Supplied material:
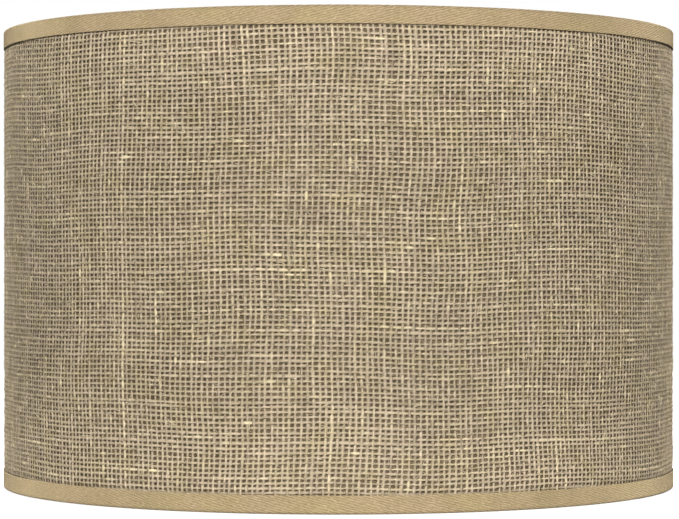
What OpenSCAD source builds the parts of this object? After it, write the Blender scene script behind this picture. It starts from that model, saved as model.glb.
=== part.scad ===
// Hardback drum lamp shade with a spider fitter.
// A burlap cover is bonded to a rolled styrene liner. Folded trim tape wraps the
// two edges and holds a wire ring in each. Three drop-bent arms carry the washer
// that sits on a lamp's harp. Z = 0 is the plane that the bottom edge stands on.

/* [Overall size] */
// Outside diameter, measured over the trim
shade_d = 379.5; // [300:0.5:460]
// Overall height, measured over the trim
shade_h = 255; // [180:1:320]

/* [Wall] */
// Thickness of the styrene liner
liner_t = 0.4; // [0.3:0.1:0.6]
// Thickness of the burlap cover between the trims
burlap_t = 1.1; // [0.9:0.1:1.1]
// Thickness of the burlap cover where the trims press it flat
pressed_t = 0.8; // [0.6:0.1:0.9]
// Width of the glued lap at the back seam
lap_w = 12; // [8:1:20]
// Thickness of the double-sided tape inside the lap
tape_t = 0.15; // [0.1:0.05:0.3]

/* [Trim] */
// Height of the trim band on the outside of the wall
trim_w = 9.5; // [6:0.5:16]
// Thickness of the folded trim tape
trim_t = 0.4; // [0.3:0.1:0.9]
// Length of the trim's turned-in edge, glued to the inside of the liner
trim_tail = 4; // [2:0.5:8]

/* [Rings] */
// Wire diameter of the top and bottom rings
ring_wire_d = 3.2; // [2.6:0.1:4]

/* [Spider fitter] */
// Wire diameter of the three arms
arm_wire_d = 3; // [2.4:0.1:3.4]
// Depth of the washer's top face below the centre of the top ring
fitter_drop = 19; // [14:1:36]
// Slope of the drop in each arm, in degrees
arm_slope = 45; // [35:1:60]
// Outside diameter of the fitter washer
washer_d = 25.4; // [23:0.2:30]
// Thickness of the fitter washer
washer_t = 1.6; // [1.2:0.1:2.4]
// Diameter of the hole that drops over a harp's threaded stud
fitter_hole_d = 11.1; // [10:0.1:12]

/* [Hidden] */
$fn = 240;

// Clearances: glue lines between soft layers, and metal that touches metal
glue_gap = 0.1;
metal_gap = 0.02;

// Radii through the wall, from the outside in
shade_r = shade_d / 2;
flange_in = shade_r - trim_t;
cover_out = flange_in - glue_gap;
cover_in = cover_out - pressed_t;
cover_face = cover_in + burlap_t;
liner_out = cover_in - glue_gap;
liner_in = liner_out - liner_t;
ring_wire_r = ring_wire_d / 2;
ring_r = liner_in - glue_gap - ring_wire_r;
ring_inside = ring_r - ring_wire_r;

// The trim's fold around a ring wire, and its rounded outer corner
fold_in = ring_wire_r + glue_gap;
fold_out = fold_in + trim_t;
corner_r = trim_t + 0.5;
tail_out = liner_in - glue_gap;

// Height at which the cover has swelled out clear of the bottom trim
swell_z = trim_w + 1;

// Heights: the wall's raw edges and the rings stand just inside the trim's folds
edge_gap = trim_t + 0.3;
wall_h = shade_h - 2 * edge_gap;
ring_z = shade_h - fold_out;

// The back seam, at 90 degrees: the sheet's outer end jogs out and laps over its inner end
seam_angle = 90;
function arc_deg(width) = width / liner_out * 180 / PI;
lap_in = liner_out + tape_t + glue_gap;
lap_out = lap_in + liner_t;
bulge = lap_out - liner_out;
lap_end = seam_angle + arc_deg(lap_w);
slit_start = seam_angle - arc_deg(1);
jog_start = slit_start - arc_deg(1);
cover_pocket = [jog_start - arc_deg(0.3), lap_end + arc_deg(0.3)];
cover_bump = [cover_pocket[0] - arc_deg(pressed_t), cover_pocket[1] + arc_deg(pressed_t)];
trim_pocket = [cover_bump[0] - arc_deg(0.3), cover_bump[1] + arc_deg(0.5)];
trim_bump = [trim_pocket[0] - arc_deg(trim_t), trim_pocket[1] + arc_deg(trim_t)];

// Spider fitter: each arm lies on the washer, climbs to the ring's height and butts on the ring
arm_angles = [30, 150, 270];
arm_r = arm_wire_d / 2;
bend_r = 8;
washer_r = washer_d / 2;
washer_top = ring_z - fitter_drop;
arm_lap = 4;
arm_low_z = washer_top + metal_gap + arm_r;
slope_len = (ring_z - arm_low_z - 2 * bend_r * (1 - cos(arm_slope))) / sin(arm_slope);
arm_tip_x = washer_r - arm_lap;
low_bend_x = washer_r + 3;
high_bend_x = low_bend_x + 2 * bend_r * sin(arm_slope) + slope_len * cos(arm_slope);

// Each step of the arm's path: radius from the axis, height, and slope of the wire there
arm_sides = 24;
bend_steps = 6;
bend_angles = [for (i = [0:bend_steps]) arm_slope * i / bend_steps];
arm_path = concat(
    [[arm_tip_x, arm_low_z, 0]],
    [for (a = bend_angles) [low_bend_x + bend_r * sin(a), arm_low_z + bend_r * (1 - cos(a)), a]],
    [
        for (i = [bend_steps:-1:0])
            let (a = bend_angles[i])
                [high_bend_x - bend_r * sin(a), ring_z - bend_r * (1 - cos(a)), a]
    ],
    [[ring_inside - metal_gap, ring_z, 0]]
);

// Weld beads where the arms meet the ring and the washer
weld_r = 2.25;
weld_len = 2.2;
slot_r = weld_r + 0.15;

steel = "#b08d4f";
tape_cloth = "#c9b083";

// ---- plane helpers ----

module ring_2d(r_in, r_out) {
    difference() {
        circle(r = r_out);
        circle(r = r_in);
    }
}

// A short piece of ring between two angles less than 90 degrees apart
module arc_2d(r_in, r_out, from, to) {
    reach = 1.2 * r_out;
    intersection() {
        ring_2d(r_in, r_out);
        polygon([[0, 0], reach * [cos(from), sin(from)], reach * [cos(to), sin(to)]]);
    }
}

// ---- wire frame ----

module wire_hoop() {
    rotate_extrude()
        translate([ring_r, 0])
            circle(r = ring_wire_r);
}

module top_ring() {
    color(steel)
        translate([0, 0, ring_z])
            wire_hoop();
}

module bottom_ring() {
    color(steel)
        translate([0, 0, fold_out])
            wire_hoop();
}

// One arm: its wire swept along the arm's path, which lies in the plane through the shade's axis
module spider_arm(angle) {
    sweep_points = [
        for (step = arm_path)
            for (side = [0:arm_sides - 1])
                let (turn = 360 * side / arm_sides, across = arm_r * cos(turn))
                    [step[0] - across * sin(step[2]), arm_r * sin(turn), step[1] + across * cos(step[2])]
    ];
    sweep_faces = concat(
        [[for (side = [0:arm_sides - 1]) side]],
        [
            for (ring = [0:len(arm_path) - 2])
                for (side = [0:arm_sides - 1])
                    let (here = ring * arm_sides, next = (side + 1) % arm_sides)
                        [here + side, here + arm_sides + side, here + arm_sides + next, here + next]
        ],
        [[for (side = [arm_sides - 1:-1:0]) (len(arm_path) - 1) * arm_sides + side]]
    );
    color(steel)
        rotate([0, 0, angle])
            polyhedron(points = sweep_points, faces = sweep_faces);
}

module spider_arm_1() {
    spider_arm(arm_angles[0]);
}

module spider_arm_2() {
    spider_arm(arm_angles[1]);
}

module spider_arm_3() {
    spider_arm(arm_angles[2]);
}

module fitter_washer() {
    color(steel)
        translate([0, 0, washer_top - washer_t])
            difference() {
                cylinder(h = washer_t, r = washer_r);
                translate([0, 0, -1])
                    cylinder(h = washer_t + 2, r = fitter_hole_d / 2);
            }
}

// The straight wire at either end of an arm, a little oversize, to cut a bead around
module arm_wire_cut(from, to) {
    translate([from, 0, 0])
        rotate([0, 90, 0])
            cylinder(h = to - from, r = arm_r + metal_gap, $fn = 48);
}

// Tapered beads that join each arm's outer end to the inside of the top ring
module arm_ring_welds() {
    color(steel)
        for (angle = arm_angles)
            rotate([0, 0, angle])
                translate([0, 0, ring_z])
                    difference() {
                        translate([ring_inside - weld_len - 2 * metal_gap, 0, 0])
                            rotate([0, 90, 0])
                                cylinder(h = weld_len, r1 = arm_r + 0.3, r2 = weld_r);
                        arm_wire_cut(ring_inside - 4, ring_inside);
                    }
}

// Beads that join each arm's inner end to the top of the washer
module arm_washer_welds() {
    color(steel)
        for (angle = arm_angles)
            rotate([0, 0, angle])
                difference() {
                    translate([arm_tip_x, 0, arm_low_z - 0.5])
                        sphere(r = weld_r);
                    translate([0, 0, arm_low_z])
                        arm_wire_cut(arm_tip_x, arm_tip_x + 4);
                    translate([0, 0, washer_top + metal_gap - 5])
                        cylinder(h = 5, r = washer_r + 5);
                }
}

// ---- wall ----

// A rolled sheet of styrene: its outer end jogs out by its own thickness and the
// tape's, and laps over its inner end
module liner() {
    color("#efe9dc")
        translate([0, 0, edge_gap])
            linear_extrude(wall_h)
                difference() {
                    union() {
                        ring_2d(liner_in, liner_out);
                        arc_2d(liner_in, lap_out, jog_start, slit_start);
                        arc_2d(lap_in, lap_out, jog_start, lap_end);
                    }
                    arc_2d(liner_in - 1, lap_in, slit_start, seam_angle);
                }
}

module seam_tape() {
    color("#d9d2c0")
        translate([0, 0, edge_gap])
            linear_extrude(wall_h)
                arc_2d(liner_out + glue_gap / 2, lap_in - glue_gap / 2, seam_angle + arc_deg(0.5), lap_end);
}

// The burlap from above, out to a given radius: it goes once around and rides over
// the lap, where its two ends meet
module cloth_outline(face_r) {
    difference() {
        union() {
            ring_2d(cover_in, face_r);
            arc_2d(cover_in, face_r + bulge, cover_bump[0], cover_bump[1]);
        }
        arc_2d(cover_in - 1, lap_out + glue_gap, cover_pocket[0], cover_pocket[1]);
    }
}

// Its two edges are pressed thin under the trims, and it stands almost level with them between
module burlap_cover() {
    color("#ab9a7e") {
        translate([0, 0, edge_gap])
            linear_extrude(wall_h)
                cloth_outline(cover_out);
        translate([0, 0, swell_z])
            linear_extrude(shade_h - 2 * swell_z)
                cloth_outline(cover_face);
    }
}

// ---- trim ----

// The folded tape in section, around the bottom edge: radius along X, height along Y
module trim_section() {
    // outer band and its rounded corner
    translate([flange_in, corner_r])
        square([trim_t, trim_w - corner_r]);
    intersection() {
        translate([shade_r - corner_r, corner_r])
            ring_2d(corner_r - trim_t, corner_r);
        translate([shade_r - corner_r, 0])
            square(corner_r);
    }
    // under the wall's raw edge
    translate([ring_r, 0])
        square([shade_r - corner_r - ring_r, trim_t]);
    // around the ring wire
    intersection() {
        translate([ring_r, fold_out])
            ring_2d(fold_in, fold_out);
        translate([ring_r - fold_out, 0])
            square([fold_out, 2 * fold_out]);
    }
    // above the wire and along the liner
    translate([ring_r, fold_out + fold_in])
        square([tail_out - ring_r, trim_t]);
    translate([tail_out - trim_t, fold_out + fold_in])
        square([trim_t, trim_tail]);
}

// A whole trim around the bottom edge, standing proud where it crosses the back seam
module trim_loop() {
    difference() {
        union() {
            rotate_extrude()
                trim_section();
            linear_extrude(trim_w)
                arc_2d(flange_in, shade_r + bulge, trim_bump[0], trim_bump[1]);
        }
        translate([0, 0, trim_t])
            linear_extrude(trim_w)
                arc_2d(flange_in - 1, cover_out + bulge + glue_gap, trim_pocket[0], trim_pocket[1]);
    }
}

module bottom_trim() {
    color(tape_cloth)
        trim_loop();
}

// The slit that is snipped in the top trim so that it can fold past an arm
module arm_slit() {
    reach = tail_out + 0.05 - (ring_inside - 4);
    translate([ring_inside - 4, 0, ring_z]) {
        rotate([0, 90, 0])
            cylinder(h = reach, r = slot_r);
        translate([0, -slot_r, -2 * fold_out - trim_tail])
            cube([reach, 2 * slot_r, 2 * fold_out + trim_tail]);
    }
}

module top_trim() {
    color(tape_cloth)
        difference() {
            translate([0, 0, shade_h])
                mirror([0, 0, 1])
                    trim_loop();
            for (angle = arm_angles)
                rotate([0, 0, angle])
                    arm_slit();
        }
}

top_ring();
bottom_ring();
spider_arm_1();
spider_arm_2();
spider_arm_3();
fitter_washer();
arm_ring_welds();
arm_washer_welds();
liner();
seam_tape();
burlap_cover();
top_trim();
bottom_trim();
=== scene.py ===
import math

import bmesh
import bpy
import numpy as np
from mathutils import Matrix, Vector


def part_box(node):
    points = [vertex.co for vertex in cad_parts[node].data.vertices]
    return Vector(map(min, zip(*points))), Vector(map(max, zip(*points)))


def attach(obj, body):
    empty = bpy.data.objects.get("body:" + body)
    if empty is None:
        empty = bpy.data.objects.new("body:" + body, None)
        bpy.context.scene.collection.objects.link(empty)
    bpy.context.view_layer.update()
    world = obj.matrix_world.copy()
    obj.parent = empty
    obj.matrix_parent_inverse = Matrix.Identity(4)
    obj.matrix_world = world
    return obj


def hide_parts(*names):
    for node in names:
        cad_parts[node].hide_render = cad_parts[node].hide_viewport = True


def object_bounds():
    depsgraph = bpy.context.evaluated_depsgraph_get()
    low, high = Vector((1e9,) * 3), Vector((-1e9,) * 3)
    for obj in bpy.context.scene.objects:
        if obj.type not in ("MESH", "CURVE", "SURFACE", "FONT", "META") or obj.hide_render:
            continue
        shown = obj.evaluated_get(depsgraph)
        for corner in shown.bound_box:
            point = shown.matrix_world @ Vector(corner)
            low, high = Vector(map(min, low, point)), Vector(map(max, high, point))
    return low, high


# A hardback drum lamp shade: open-weave burlap bonded to a rolled styrene liner, with
# folded twill tape over both edges and a wire frame inside. Lengths are in metres,
# angles in degrees from +X, and the back seam is on the +Y side.

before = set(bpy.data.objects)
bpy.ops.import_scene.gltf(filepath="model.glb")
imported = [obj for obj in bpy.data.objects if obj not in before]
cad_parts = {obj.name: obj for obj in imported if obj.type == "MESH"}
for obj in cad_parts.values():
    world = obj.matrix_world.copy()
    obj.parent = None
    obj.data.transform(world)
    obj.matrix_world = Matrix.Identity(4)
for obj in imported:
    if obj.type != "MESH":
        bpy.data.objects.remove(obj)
CAD_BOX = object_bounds()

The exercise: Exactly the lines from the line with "top_ring();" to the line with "obj.matrix_world = world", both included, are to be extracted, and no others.

The output:
top_ring();
bottom_ring();
spider_arm_1();
spider_arm_2();
spider_arm_3();
fitter_washer();
arm_ring_welds();
arm_washer_welds();
liner();
seam_tape();
burlap_cover();
top_trim();
bottom_trim();
=== scene.py ===
import math

import bmesh
import bpy
import numpy as np
from mathutils import Matrix, Vector


def part_box(node):
    points = [vertex.co for vertex in cad_parts[node].data.vertices]
    return Vector(map(min, zip(*points))), Vector(map(max, zip(*points)))


def attach(obj, body):
    empty = bpy.data.objects.get("body:" + body)
    if empty is None:
        empty = bpy.data.objects.new("body:" + body, None)
        bpy.context.scene.collection.objects.link(empty)
    bpy.context.view_layer.update()
    world = obj.matrix_world.copy()
    obj.parent = empty
    obj.matrix_parent_inverse = Matrix.Identity(4)
    obj.matrix_world = world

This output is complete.